• **Work to complete**:
Repeat verbatim only the lines from the opening of the material below through the one that contains "# ---- the point and its stitches".

---*---

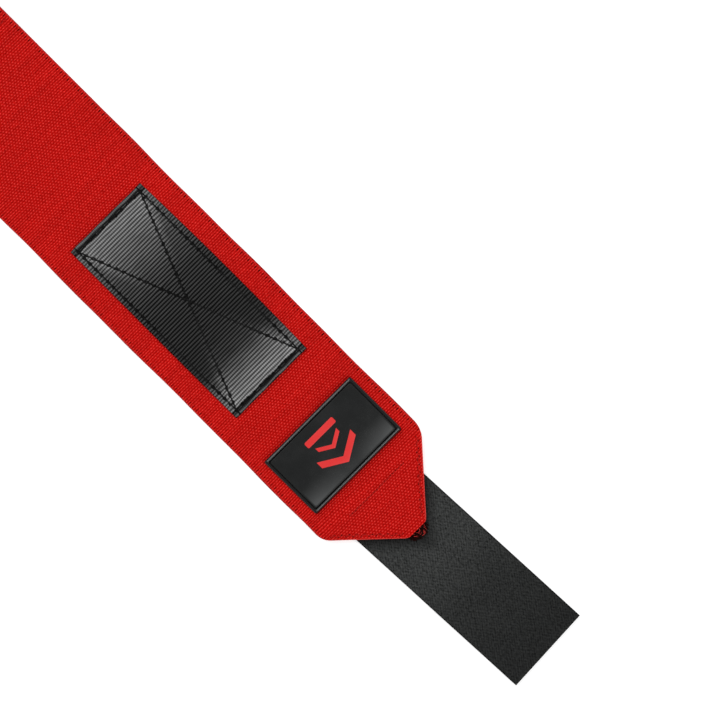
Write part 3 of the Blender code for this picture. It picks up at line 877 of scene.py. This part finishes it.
def rubber_mark(material):
    """The raised mark: each CAD outline again, with rounded edges."""
    for node in ("rubber_mark_outer_peak", "rubber_mark_inner_peak", "rubber_mark_bar"):
        bm = bmesh.new()
        bm.from_mesh(frame["nodes"][node].data)
        bmesh.ops.remove_doubles(bm, verts=bm.verts, dist=1e-6)
        bmesh.ops.dissolve_limit(bm, angle_limit=math.radians(2), verts=bm.verts, edges=bm.edges)
        for vert in bm.verts:
            if vert.co.z < low(node).z + 0.1 * MM:
                vert.co.z -= 0.25 * MM
        face = high(node).z - 0.1 * MM
        edges = [edge for edge in bm.edges if max(vert.co.z for vert in edge.verts) > face]
        upper = [edge for edge in edges if len(edge.link_faces) == 2 and edge.calc_face_angle() > 0.5]
        rounding = {"offset": 0.2 * MM, "segments": 3, "profile": 0.6}
        bmesh.ops.bevel(bm, geom=upper, affect="EDGES", clamp_overlap=True, **rounding)
        bmesh.ops.recalc_face_normals(bm, faces=bm.faces)
        points = [vert.co.copy() for vert in bm.verts]
        faces = [tuple(vert.index for vert in face.verts) for face in bm.faces]
        bm.free()
        flat = [(point.x, point.y) for point in points]
        piece = make_piece(node + "_moulding", points, faces, flat, material, 40)
        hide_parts(node)
        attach(piece, "tip")


# ---- the point and its stitches


def tip_stitches(red_thread):
    """Topstitching beside the slanted edges and the seam that holds the strap's root."""
    far, near = high("tip_topstitch_left").y, low("tip_topstitch_left").y
    for node, side, seed in (("tip_topstitch_left", 1, 31), ("tip_topstitch_right", -1, 32)):
        row = [(askew(TOPSTITCH_LINE - y, side), side * y) for y in (far, near)]
        stitching = (red_thread, [row], band_surface, 2.05 * MM, 0.30 * MM, seed, 0.7 * MM)
        sew(node + "_stitches", node, "tip", *stitching)
    row = [(ROOT_SEAM_X, -ROOT_SEAM_HALF), (ROOT_SEAM_X, ROOT_SEAM_HALF)]
    stitching = (red_thread, [row], band_surface, 2.05 * MM, 0.28 * MM, 33, 0.12 * MM)
    sew("strap_root_stitches", "strap_root_seam", "tip", *stitching)


def tip_tack(thread):
    """A tangle of thread in the corner past the cut-off tip: a dark bed with a few red strokes on it."""
    chance = random.Random(41)
    foot = low("tip_bartack").z
    lines = []
    count = 34
    for number in range(count):
        y = (2 * (number + 0.5) / count - 1) * HALF_TIP * 0.93 + chance.uniform(-0.3, 0.3) * MM
        room = 0.9 * HALF_TIP * math.sqrt(1 - min(1.0, abs(y) / HALF_TIP) ** 2)
        lean = chance.uniform(-1.0, 1.0) * MM
        start = TIP_END - 0.8 * MM
        end = TIP_END + max(room, 1 * MM) * chance.uniform(0.85, 1.0)
        path = []
        for t in spaced(0.0, 1.0, 4):
            sway = lean * t + chance.uniform(-0.25, 0.25) * MM
            height = foot + (0.1 + 0.3 * math.sin(math.pi * t)) * MM
            path.append((start + (end - start) * t, y + sway, height))
        lines.append((path, 1.0, 0.25 * MM))
    for number in range(16):
        away = math.sqrt(chance.uniform(0.02, 0.85))
        angle = chance.uniform(-0.5, 0.5) * math.pi
        x = TIP_END + HALF_TIP * 0.82 * away * math.cos(angle)
        y = HALF_TIP * 0.82 * away * math.sin(angle)
        reach = chance.uniform(0.6, 1.3) * MM
        bow = chance.uniform(-0.5, 0.5) * MM
        turn = angle + math.pi / 2 + chance.uniform(-0.7, 0.7)
        path = []
        for t in spaced(-1.0, 1.0, 4):
            rise = 1 - t * t
            spot_x = x + reach * t * math.cos(turn) - bow * rise * math.sin(turn)
            spot_y = y + reach * t * math.sin(turn) + bow * rise * math.cos(turn)
            path.append((spot_x, spot_y, foot + (0.3 + 0.4 * rise) * MM))
        lines.append((path, 0.0, chance.uniform(0.13, 0.2) * MM))
    threads = []
    for path, dark, radius in lines:
        path = smooth_path(path, 3)
        fade = chance.uniform(0.1, 0.9)
        waves = [fade * (0.4 + 0.6 * abs(math.sin(place * 0.7))) for place in range(len(path))]
        threads.append((path, [radius] * len(path), [max(dark, wave) for wave in waves]))
    piece = tubes("tip_tack_threads", threads, 6, thread, "thread_red")
    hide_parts("tip_bartack")
    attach(piece, "tip")


def smooth_path(points, steps):
    """A Catmull-Rom curve through points."""
    points = [np.asarray(point, float) for point in points]
    padded = [2 * points[0] - points[1], *points, 2 * points[-1] - points[-2]]
    path = []
    for before, start, end, after in zip(padded, padded[1:], padded[2:], padded[3:]):
        for step in range(steps):
            t = step / steps
            path.append(
                0.5 * (2 * start + (end - before) * t + (2 * before - 5 * start + 4 * end - after) * t**2
                       + (3 * start - before - 3 * end + after) * t**3)
            )
    path.append(points[-1])
    return path


def tip_folds(material):
    """The corners turned under: a thin wedge of cloth whose slanted side rolls up to the band's edge."""
    for node, side in (("tip_fold_left", 1), ("tip_fold_right", -1)):
        near, far = sorted((abs(low(node).y), abs(high(node).y)))
        start = low(node).x
        slant = high(node).x + near
        thickness = high(node).z - low(node).z
        rows, columns = 18, 14
        points, flat, faces = [], [], []
        for level in (0, 1):
            for y in spaced(near, far, rows):
                for x in spaced(start, start + max(slant - y - start, 0.25 * MM), columns):
                    roll = smoothstep(1 - (slant - y - x) / (3.5 * MM))
                    pinch = 0.35 * MM * smoothstep(1 - (slant - y - x) / (0.8 * MM))
                    sewn_x = askew(x, side)
                    z = low(node).z + 0.62 * MM * roll + relief(sewn_x, side * y) * roll
                    z += thickness - pinch if level else pinch
                    points.append((sewn_x, side * y, z))
                    flat.append((sewn_x, side * y))
        size = (rows + 1) * (columns + 1)
        for row in range(rows):
            for column in range(columns):
                here = row * (columns + 1) + column
                quad = (here, here + 1, here + columns + 2, here + columns + 1)
                upper = tuple(size + place for place in quad)
                faces += [tuple(reversed(quad)), upper] if side > 0 else [quad, tuple(reversed(upper))]
        rim = list(range(columns))
        rim += [row * (columns + 1) + columns for row in range(rows)]
        rim += [rows * (columns + 1) + column for column in range(columns, 0, -1)]
        rim += [row * (columns + 1) for row in range(rows, 0, -1)]
        for here, after in round_rows(rim):
            quad = (here, after, size + after, size + here)
            faces.append(quad if side > 0 else tuple(reversed(quad)))
        piece = make_piece(node + "_cloth", points, faces, flat, material, 40)
        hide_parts(node)
        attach(piece, "tip")


# ---- the strap


def strap_turn():
    """From the strap's own line, along +X from its hinge, to the frame."""
    place = hinge("strap_fold")
    axis = Vector(joints["strap_fold"]["axis"])
    run = Vector((-axis.y, axis.x, 0.0))
    side = Vector((-run.y, run.x, 0.0))
    turn = Matrix((run, side, Vector((0, 0, 1)))).transposed().to_4x4()
    return Matrix.Translation((place.x, place.y, 0.0)) @ turn, run


def strap_relief(x, y, side=0):
    """The strap's gentle waves, which start beyond its hinge."""
    fade = smoothstep((x - 8 * MM) / (20 * MM))
    return fade * 0.3 * MM * (1 + math.sin(x * 74 + y * 9) * math.cos(y * 22 + 0.5))


def hook_lines(root, end, half):
    """Hooks in rows under the strap, turned forward and back in turn."""
    chance = random.Random(51)
    pitch_x, pitch_y = 1.55 * MM, 1.45 * MM
    # How far forward and up each point of a hook is, in millimetres.
    shape = ((0, 0.98), (0, 0.55), (0.10, 0.22), (0.34, 0.10), (0.52, 0.30))
    radii = [radius * MM for radius in (0.17, 0.13, 0.12, 0.11, 0.07)]
    lines = []
    for row in range(int((end - root - 2 * MM) / pitch_x)):
        for column in range(int((2 * half - 2.4 * MM) / pitch_y)):
            x = root + 1.2 * MM + row * pitch_x + chance.uniform(-0.1, 0.1) * MM
            y = -half + 1.4 * MM + (column + 0.5 * (row % 2)) * pitch_y
            way = 1 if column % 2 else -1
            foot = strap_relief(x, y) + 0.05 * MM
            path = [(x + way * forward * MM, y, foot + up * MM) for forward, up in shape]
            lines.append((path, radii, [0.0] * len(shape)))
    return lines


def strap(tape, hooks):
    turn, run = strap_turn()
    half = STRAP_HALF
    fold = hinge("strap_fold").x
    root = (low("strap_root_tape").x - fold + half * abs(run.y)) / run.x
    end = (high("strap_tape").x - fold - half * abs(run.y)) / run.x
    bottom, top = low("strap_tape").z - 0.25 * MM, high("strap_tape").z
    thickness = top - bottom
    before, after = BEND_REACH["strap_fold"]
    places = [x for x in spaced(root, end, 90) if not -before - 0.3 * MM < x < after + 0.3 * MM]
    places = sorted(places + spaced(-before, after, 30))
    line = [(x, bottom + thickness / 2, x) for x in places]
    shape = (26, lambda place: (-half, half), strap_relief, 5, 0.35 * MM)
    cloth = ribbon("strap_cloth", line, thickness, tape, *shape)
    cloth.matrix_world = turn
    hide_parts("strap_tape", "strap_root_tape")

    field = tubes("strap_hook_field", hook_lines(root, end, half), 4, hooks)
    field.matrix_world = turn
    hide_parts("strap_hooks", "strap_root_hooks")
    for piece in (cloth, field):
        bend(piece)


# ---- the hem and the thumb loop


def thumb_loop(tape, black_thread):
    """One length of tape: along the hem, round the open loop, and back on top of its own start."""
    thickness = 1.0 * MM
    ply = low("thumb_loop_ends").z + thickness / 2, high("thumb_loop_ends").z - thickness / 2
    sewn_end = high("thumb_loop_ends").x
    root = high("thumb_loop").x - 0.5 * MM
    far = low("thumb_loop").x + thickness / 2
    centre = (ply[0] + ply[1]) / 2
    swell = 10.5 * MM
    rise = 7.5 * MM
    half_gap = (ply[1] - ply[0]) / 2

    def loop_point(angle):
        share = (1 - math.cos(angle)) / 2
        side = 1 if angle < math.pi else -1
        height = centre + rise * smoothstep(share) + swell * math.sin(angle) * math.sin(angle / 2)
        return root + (far - root) * share, height + side * half_gap * abs(math.cos(angle / 2))

    points = [(x, ply[1]) for x in spaced(sewn_end, root, 24)[:-1]]
    points += [loop_point(2 * math.pi * (number + 0.35) / 96.7) for number in range(96)]
    points += [(x, ply[0]) for x in spaced(root, sewn_end, 24)[1:]]
    line = measured(points)
    half = high("thumb_loop").y
    shape = (12, lambda place: (-half, half), still, 5, 0.3 * MM)
    loop = ribbon("thumb_loop_tape", line, thickness, tape, *shape)
    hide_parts("thumb_loop", "thumb_loop_ends")
    bend(loop)

    seam = "thumb_loop_seam"
    half_x = high(seam).x - middle(seam).x - THREAD_INSET
    box = corners(middle(seam).x, half_x, high(seam).y - THREAD_INSET)
    rows = round_rows(box) + [box[::2], box[1::2]]
    top = high("thumb_loop_ends").z
    sew("thumb_loop_stitches", seam, "hem", black_thread, rows, lambda x, y: top, 2.2 * MM, 0.3 * MM, 61)


def hem_stitches(red_thread):
    for node, seed in (("hem_seam", 71), ("hem_edge_seam_left", 72), ("hem_edge_seam_right", 73)):
        x = middle(node).x
        rows = [((x, low(node).y), (x, high(node).y))]
        stitching = (red_thread, rows, lambda x, y: HEM_TOP, 2.4 * MM, 0.3 * MM, seed)
        sew(node + "_stitches", node, "hem", *stitching)


# ---- stage, light and camera


def floor():
    """A pale sheet of paper under the wrap, which shines a little so that the camera sees it white."""
    look = Look("floor_paper", 0.9, specular=0.1)
    look.feed(look.surface["Emission Color"], (1.0, 1.0, 1.0))
    look.feed(look.surface["Emission Strength"], 0.45)
    material = look.finish(look.ramp(look.noise(9, 9), ((0.2, 0.64), (0.8, 0.67))))
    places = corners(0.0, FLOOR_HALF, FLOOR_HALF)
    mesh = bpy.data.meshes.new("floor")
    mesh.from_pydata([(x, y, 0.0) for x, y in places], [], [(0, 1, 2, 3)])
    layer = mesh.uv_layers.new(name="cloth")
    for loop, place in zip(layer.data, places):
        loop.uv = place
    mesh.materials.append(material)
    ground = add_object("floor", mesh)


def lights():
    """An even white surround, and a square softbox past each end of the wrap."""
    world = bpy.data.worlds.new("studio")
    world.use_nodes = True
    surround = world.node_tree.nodes["Background"].inputs
    surround["Color"].default_value = (1.0, 1.0, 1.0, 1.0)
    surround["Strength"].default_value = 0.26
    bpy.context.scene.world = world
    for name, side in (("softbox_tip_side", 1), ("softbox_hem_side", -1)):
        light = bpy.data.lights.new(name, "AREA")
        light.shape = "RECTANGLE"
        light.size = 1.4
        light.size_y = 1.4
        light.energy = 27
        lamp = add_object(name, light)
        lamp.location = LIGHT_AIM + Vector((side * 1.30, 0.15, 1.25))
        lamp.rotation_euler = (LIGHT_AIM - lamp.location).to_track_quat("-Z", "Y").to_euler()


def camera():
    """Straight above, turned so that the wrap lies from the upper left to the lower right."""
    view = bpy.data.cameras.new("camera")
    view.lens = 100
    view.sensor_width = 36
    eye = add_object("camera", view)
    eye.location = (TIP_END - 84.4 * MM, 41.9 * MM, CAMERA_HEIGHT)
    eye.rotation_euler = (0.0, 0.0, math.radians(45))
    bpy.context.scene.camera = eye
    bpy.context.scene.view_settings.view_transform = "Standard"


def build():
    elastic = elastic_material()
    blacks = (0.0012, 0.0012, 0.0012), (0.008, 0.008, 0.008)
    black_thread = thread_material("thread_black", *blacks, 0.55, 0.12)
    gloss = (0.6, 0.2, (1.0, 0.2, 0.16))
    red_thread = thread_material("thread_red", (0.30, 0.003, 0.0024), (0.68, 0.022, 0.018), *gloss)
    tack_thread = thread_material("tack_thread_red", (0.30, 0.008, 0.007), (0.70, 0.075, 0.065), *gloss)

    camera()
    lights()
    floor()
    band_pieces(elastic)
    landing_patch(ribbed_material(), black_thread)
    rubber_patch(patch_material(), black_thread)
    rubber_mark(mark_material())
    tip_folds(elastic)
    tip_stitches(red_thread)
    tip_tack(tack_thread)
    strap(strap_material(), hook_material())
    thumb_loop(tape_material(), black_thread)
    hem_stitches(red_thread)


build()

---*---

• **Answer to this task**:
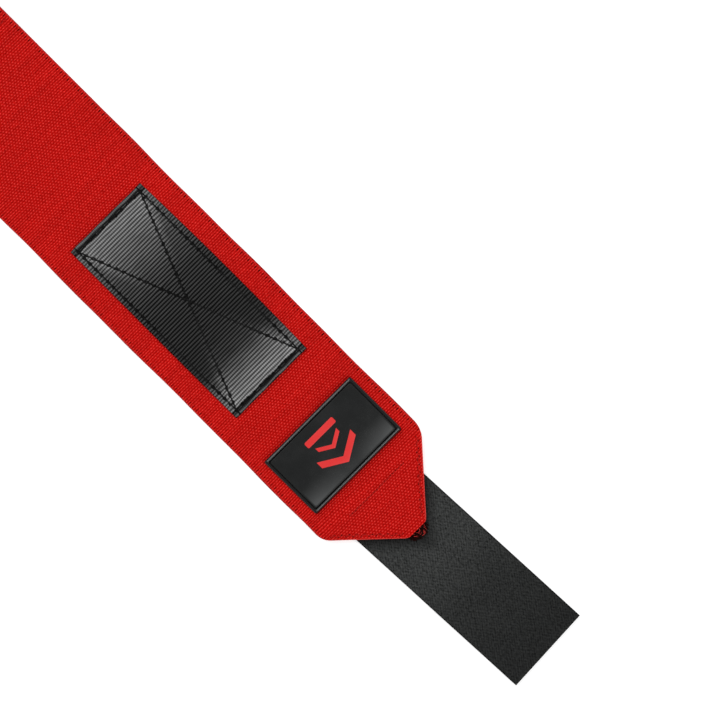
Write part 3 of the Blender code for this picture. It picks up at line 877 of scene.py. This part finishes it.
def rubber_mark(material):
    """The raised mark: each CAD outline again, with rounded edges."""
    for node in ("rubber_mark_outer_peak", "rubber_mark_inner_peak", "rubber_mark_bar"):
        bm = bmesh.new()
        bm.from_mesh(frame["nodes"][node].data)
        bmesh.ops.remove_doubles(bm, verts=bm.verts, dist=1e-6)
        bmesh.ops.dissolve_limit(bm, angle_limit=math.radians(2), verts=bm.verts, edges=bm.edges)
        for vert in bm.verts:
            if vert.co.z < low(node).z + 0.1 * MM:
                vert.co.z -= 0.25 * MM
        face = high(node).z - 0.1 * MM
        edges = [edge for edge in bm.edges if max(vert.co.z for vert in edge.verts) > face]
        upper = [edge for edge in edges if len(edge.link_faces) == 2 and edge.calc_face_angle() > 0.5]
        rounding = {"offset": 0.2 * MM, "segments": 3, "profile": 0.6}
        bmesh.ops.bevel(bm, geom=upper, affect="EDGES", clamp_overlap=True, **rounding)
        bmesh.ops.recalc_face_normals(bm, faces=bm.faces)
        points = [vert.co.copy() for vert in bm.verts]
        faces = [tuple(vert.index for vert in face.verts) for face in bm.faces]
        bm.free()
        flat = [(point.x, point.y) for point in points]
        piece = make_piece(node + "_moulding", points, faces, flat, material, 40)
        hide_parts(node)
        attach(piece, "tip")


# ---- the point and its stitches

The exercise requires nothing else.